Set task => The data below needs to be returned exactly, line for line.

Recorded data =>
BEGIN
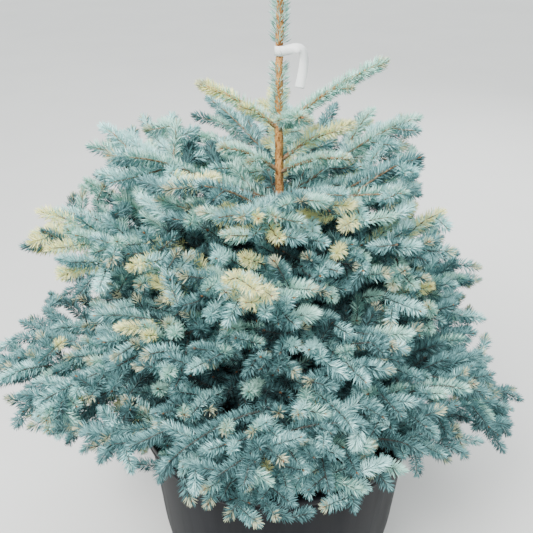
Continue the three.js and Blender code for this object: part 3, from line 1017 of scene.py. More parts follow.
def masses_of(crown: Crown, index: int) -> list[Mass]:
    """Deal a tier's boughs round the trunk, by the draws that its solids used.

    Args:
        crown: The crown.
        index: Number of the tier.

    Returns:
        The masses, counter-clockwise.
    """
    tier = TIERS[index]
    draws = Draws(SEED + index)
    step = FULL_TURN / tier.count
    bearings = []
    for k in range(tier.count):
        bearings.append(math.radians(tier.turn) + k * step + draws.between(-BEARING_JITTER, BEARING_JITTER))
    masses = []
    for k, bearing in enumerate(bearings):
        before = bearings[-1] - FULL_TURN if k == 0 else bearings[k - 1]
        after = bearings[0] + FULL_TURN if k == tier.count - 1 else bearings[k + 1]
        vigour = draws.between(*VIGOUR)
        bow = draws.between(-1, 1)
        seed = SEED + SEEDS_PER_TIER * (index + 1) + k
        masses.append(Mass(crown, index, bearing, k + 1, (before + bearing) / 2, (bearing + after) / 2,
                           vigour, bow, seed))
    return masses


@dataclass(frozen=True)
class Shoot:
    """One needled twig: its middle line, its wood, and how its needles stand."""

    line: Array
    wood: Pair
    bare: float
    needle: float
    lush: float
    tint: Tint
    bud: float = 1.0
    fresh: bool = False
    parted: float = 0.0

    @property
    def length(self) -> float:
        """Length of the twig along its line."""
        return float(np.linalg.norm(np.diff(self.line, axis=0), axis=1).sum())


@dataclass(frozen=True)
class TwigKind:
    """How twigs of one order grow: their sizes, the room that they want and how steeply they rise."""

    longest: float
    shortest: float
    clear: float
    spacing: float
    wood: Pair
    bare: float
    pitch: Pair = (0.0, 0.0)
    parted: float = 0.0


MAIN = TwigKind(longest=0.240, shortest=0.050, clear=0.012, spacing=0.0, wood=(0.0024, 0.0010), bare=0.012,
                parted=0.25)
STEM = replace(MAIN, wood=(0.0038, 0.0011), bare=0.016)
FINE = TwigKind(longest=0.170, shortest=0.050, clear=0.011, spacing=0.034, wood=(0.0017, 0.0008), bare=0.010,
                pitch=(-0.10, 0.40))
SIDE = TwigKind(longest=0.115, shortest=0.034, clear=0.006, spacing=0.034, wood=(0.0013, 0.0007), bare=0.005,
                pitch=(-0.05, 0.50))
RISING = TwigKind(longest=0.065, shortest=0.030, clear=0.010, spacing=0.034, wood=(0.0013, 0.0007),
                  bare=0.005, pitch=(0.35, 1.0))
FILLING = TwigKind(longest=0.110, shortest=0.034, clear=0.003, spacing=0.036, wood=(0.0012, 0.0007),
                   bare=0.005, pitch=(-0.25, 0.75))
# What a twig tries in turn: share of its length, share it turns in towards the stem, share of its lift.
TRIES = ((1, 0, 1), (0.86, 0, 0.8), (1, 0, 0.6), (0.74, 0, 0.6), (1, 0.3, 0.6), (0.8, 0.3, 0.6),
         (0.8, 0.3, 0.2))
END
Answer to this problem =>
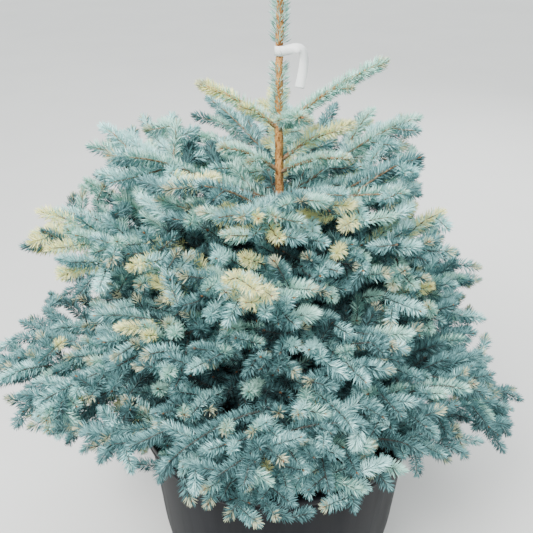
Continue the three.js and Blender code for this object: part 3, from line 1017 of scene.py. More parts follow.
def masses_of(crown: Crown, index: int) -> list[Mass]:
    """Deal a tier's boughs round the trunk, by the draws that its solids used.

    Args:
        crown: The crown.
        index: Number of the tier.

    Returns:
        The masses, counter-clockwise.
    """
    tier = TIERS[index]
    draws = Draws(SEED + index)
    step = FULL_TURN / tier.count
    bearings = []
    for k in range(tier.count):
        bearings.append(math.radians(tier.turn) + k * step + draws.between(-BEARING_JITTER, BEARING_JITTER))
    masses = []
    for k, bearing in enumerate(bearings):
        before = bearings[-1] - FULL_TURN if k == 0 else bearings[k - 1]
        after = bearings[0] + FULL_TURN if k == tier.count - 1 else bearings[k + 1]
        vigour = draws.between(*VIGOUR)
        bow = draws.between(-1, 1)
        seed = SEED + SEEDS_PER_TIER * (index + 1) + k
        masses.append(Mass(crown, index, bearing, k + 1, (before + bearing) / 2, (bearing + after) / 2,
                           vigour, bow, seed))
    return masses


@dataclass(frozen=True)
class Shoot:
    """One needled twig: its middle line, its wood, and how its needles stand."""

    line: Array
    wood: Pair
    bare: float
    needle: float
    lush: float
    tint: Tint
    bud: float = 1.0
    fresh: bool = False
    parted: float = 0.0

    @property
    def length(self) -> float:
        """Length of the twig along its line."""
        return float(np.linalg.norm(np.diff(self.line, axis=0), axis=1).sum())


@dataclass(frozen=True)
class TwigKind:
    """How twigs of one order grow: their sizes, the room that they want and how steeply they rise."""

    longest: float
    shortest: float
    clear: float
    spacing: float
    wood: Pair
    bare: float
    pitch: Pair = (0.0, 0.0)
    parted: float = 0.0


MAIN = TwigKind(longest=0.240, shortest=0.050, clear=0.012, spacing=0.0, wood=(0.0024, 0.0010), bare=0.012,
                parted=0.25)
STEM = replace(MAIN, wood=(0.0038, 0.0011), bare=0.016)
FINE = TwigKind(longest=0.170, shortest=0.050, clear=0.011, spacing=0.034, wood=(0.0017, 0.0008), bare=0.010,
                pitch=(-0.10, 0.40))
SIDE = TwigKind(longest=0.115, shortest=0.034, clear=0.006, spacing=0.034, wood=(0.0013, 0.0007), bare=0.005,
                pitch=(-0.05, 0.50))
RISING = TwigKind(longest=0.065, shortest=0.030, clear=0.010, spacing=0.034, wood=(0.0013, 0.0007),
                  bare=0.005, pitch=(0.35, 1.0))
FILLING = TwigKind(longest=0.110, shortest=0.034, clear=0.003, spacing=0.036, wood=(0.0012, 0.0007),
                   bare=0.005, pitch=(-0.25, 0.75))
# What a twig tries in turn: share of its length, share it turns in towards the stem, share of its lift.
TRIES = ((1, 0, 1), (0.86, 0, 0.8), (1, 0, 0.6), (0.74, 0, 0.6), (1, 0.3, 0.6), (0.8, 0.3, 0.6),
         (0.8, 0.3, 0.2))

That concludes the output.